14. A method as in claim 11, wherein said OCI cell is a placed OCI in a chip design, and said chip design is in a die location of a wafer, said shapes being added to said wafer.

15. A method as in claim 11, wherein when technology rules violations are identified as arising from an added optimization shape in the step of checking for technology rules violations, said method further comprises removing said added shape.

16. A method as in claim 11, wherein when known sensitivities are identified as remaining in the step of checking for known sensitivities, said method further comprises adjusting said OCIB and adding one or more shape in said OCIB.

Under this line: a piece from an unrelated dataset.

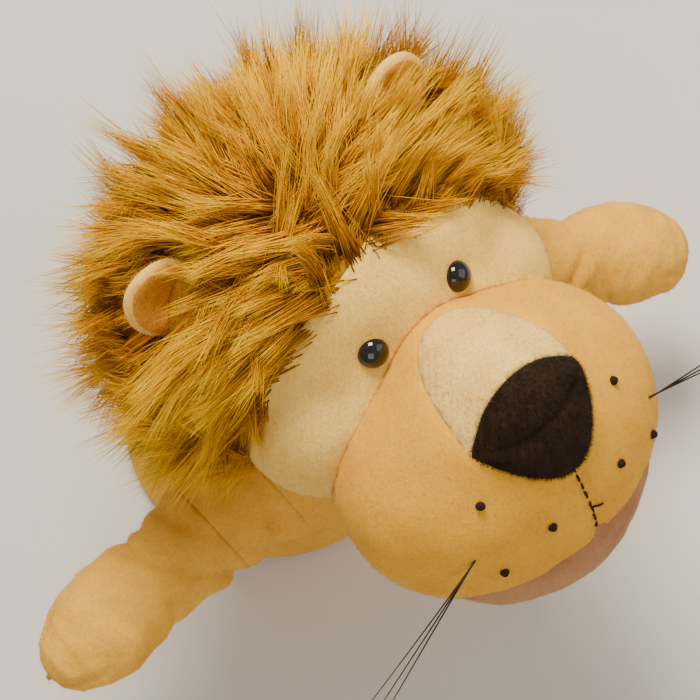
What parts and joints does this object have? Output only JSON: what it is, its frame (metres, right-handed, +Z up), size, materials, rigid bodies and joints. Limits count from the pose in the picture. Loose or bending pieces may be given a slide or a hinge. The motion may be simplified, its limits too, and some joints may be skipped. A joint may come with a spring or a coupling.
{
  "type": "plush lion glove puppet",
  "caption": "Plush lion glove puppet with a long golden mane, stuffed head and muzzle, soft chin, flexible ears and finger-worked arms.",
  "frame": {"origin": "centre of the round hand opening at the lower edge of the hem", "axes": "+Z up along the hand opening's axis, -Y towards the puppet's front, +X towards the puppet's left"},
  "size_m": [0.3151, 0.2578, 0.2551],
  "materials": {
    "body_plush": "short pile plush, tan",
    "face_plush": "short pile plush, cream",
    "muzzle_plush": "short pile plush, tan orange",
    "bridge_plush": "short pile plush, pale cream",
    "nose_plush": "short pile plush, brown black",
    "jaw_plush": "short pile plush, pinkish beige",
    "ear_plush": "short pile plush, tan",
    "lining_cloth": "plain woven lining",
    "stitch_thread": "embroidery thread, dark brown",
    "fibre_stuffing": "loose white fibre",
    "mane_fur": "long pile faux fur, golden brown",
    "eye_gloss": "moulded, high gloss black",
    "washer_plastic": "moulded, matte",
    "whisker_nylon": "nylon bristle, dark brown"
  },
  "bodies": {
    "glove": {"hem_band": "body_plush", "body_front_panel": "body_plush", "body_back_panel": "body_plush"},
    "neck": {"neck_collar": "body_plush"},
    "cradle": {"pocket_cuff": "lining_cloth"},
    "head": {"face_panel": "face_plush", "head_back_panel": "face_plush", "head_stuffing": "fibre_stuffing", "finger_pocket": "lining_cloth", "muzzle_panel": "muzzle_plush", "muzzle_stuffing": "fibre_stuffing", "nose_patch": "nose_plush", "nose_bridge_patch": "bridge_plush", "philtrum_stitch": "stitch_thread", "right_eye": "eye_gloss", "right_eye_washer": "washer_plastic", "left_eye": "eye_gloss", "left_eye_washer": "washer_plastic", "right_whisker_knots": "stitch_thread", "right_whiskers": "whisker_nylon", "left_whisker_knots": "stitch_thread", "left_whiskers": "whisker_nylon", "mane_right_panel": "mane_fur", "mane_left_panel": "mane_fur", "mane_crown_panel": "mane_fur", "mane_back_panel": "mane_fur"},
    "jaw": {"lower_jaw_panel": "jaw_plush", "jaw_stuffing": "fibre_stuffing"},
    "right_shoulder": {"right_shoulder_sleeve": "body_plush"},
    "right_upper_arm": {"right_upper_sleeve": "body_plush"},
    "right_paw": {"right_paw_shell": "body_plush", "right_paw_stuffing": "fibre_stuffing"},
    "left_shoulder": {"left_shoulder_sleeve": "body_plush"},
    "left_upper_arm": {"left_upper_sleeve": "body_plush"},
    "left_paw": {"left_paw_shell": "body_plush", "left_paw_stuffing": "fibre_stuffing"},
    "right_ear": {"right_ear_outer": "face_plush", "right_ear_inner": "ear_plush"},
    "left_ear": {"left_ear_outer": "face_plush", "left_ear_inner": "ear_plush"}
  },
  "joints": [
    {"name": "neck_turn", "type": "hinge", "parent": "glove", "child": "neck", "pos_m": [0.03, -0.042, 0.138], "axis": [0, 0, 1], "range_deg": [-22, 22]},
    {"name": "neck_nod", "type": "hinge", "parent": "neck", "child": "cradle", "pos_m": [0.03, -0.042, 0.138], "axis": [0.9659, 0.2588, 0], "range_deg": [-3.5, 12]},
    {"name": "neck_tilt", "type": "hinge", "parent": "cradle", "child": "head", "pos_m": [0.03, -0.042, 0.138], "axis": [0.2326, -0.8682, 0.4384], "range_deg": [-5, 5]},
    {"name": "jaw_open", "type": "hinge", "parent": "head", "child": "jaw", "pos_m": [0.03937, -0.08573, 0.13767], "axis": [0.9726, 0.2092, -0.1017], "range_deg": [0, 10], "stiffness_Nm_per_rad": 0.35},
    {"name": "right_shoulder_swing", "type": "hinge", "parent": "glove", "child": "right_shoulder", "pos_m": [-0.01499, -0.05241, 0.1], "axis": [0, 0, 1], "range_deg": [-12, 16]},
    {"name": "right_shoulder_raise", "type": "hinge", "parent": "right_shoulder", "child": "right_upper_arm", "pos_m": [-0.01499, -0.05241, 0.1], "axis": [-0.1736, 0.9848, 0], "range_deg": [-18, 10]},
    {"name": "right_elbow_bend", "type": "hinge", "parent": "right_upper_arm", "child": "right_paw", "pos_m": [-0.07301, -0.06264, 0.09691], "axis": [-0.0515, -0.0091, 0.9986], "range_deg": [-8, 25]},
    {"name": "left_shoulder_swing", "type": "hinge", "parent": "glove", "child": "left_shoulder", "pos_m": [0.07251, -0.02398, 0.1], "axis": [0, 0, -1], "range_deg": [-12, 16]},
    {"name": "left_shoulder_raise", "type": "hinge", "parent": "left_shoulder", "child": "left_upper_arm", "pos_m": [0.07251, -0.02398, 0.1], "axis": [-0.3256, -0.9455, 0], "range_deg": [-18, 10]},
    {"name": "left_elbow_bend", "type": "hinge", "parent": "left_upper_arm", "child": "left_paw", "pos_m": [0.1264, -0.04254, 0.08473], "axis": [-0.2447, 0.0843, -0.9659], "range_deg": [-8, 25]},
    {"name": "right_ear_flop", "type": "hinge", "parent": "head", "child": "right_ear", "pos_m": [-0.02005, -0.01891, 0.20345], "axis": [0.8406, 0.4062, 0.3584], "range_deg": [-18, 15], "stiffness_Nm_per_rad": 0.03},
    {"name": "left_ear_flop", "type": "hinge", "parent": "head", "child": "left_ear", "pos_m": [0.07818, 0.00222, 0.19317], "axis": [0.844, -0.0438, -0.5346], "range_deg": [-18, 15], "stiffness_Nm_per_rad": 0.03}
  ]
}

17. A method of optimizing the physical design of an integrated circuit standard cell library element, the method comprising:

defining a geometric aspect ratio for the standard cell;

implementing a plurality of active circuit elements in the standard cell;

populating the standard cell with a plurality of supplemental circuit elements;

defining a circuit function for the standard cell;

modifying the aspect ratio based on a predetermined set of manufacturing criteria for a plurality of circuit layers in a specified process technology;

varying the number of supplemental circuit elements implemented in the standard cell to satisfy the manufacturing criteria;

placing the standard cell in an integrated circuit design; and

determining whether the physical design of the integrated circuit satisfies the predetermined set of manufacturing criteria.

18. A method as in claim 17, wherein said integrated circuit standard cell library element is an Off Chip Interface (OCI) cell and ones of said supplemental circuit elements are standard cell logic books.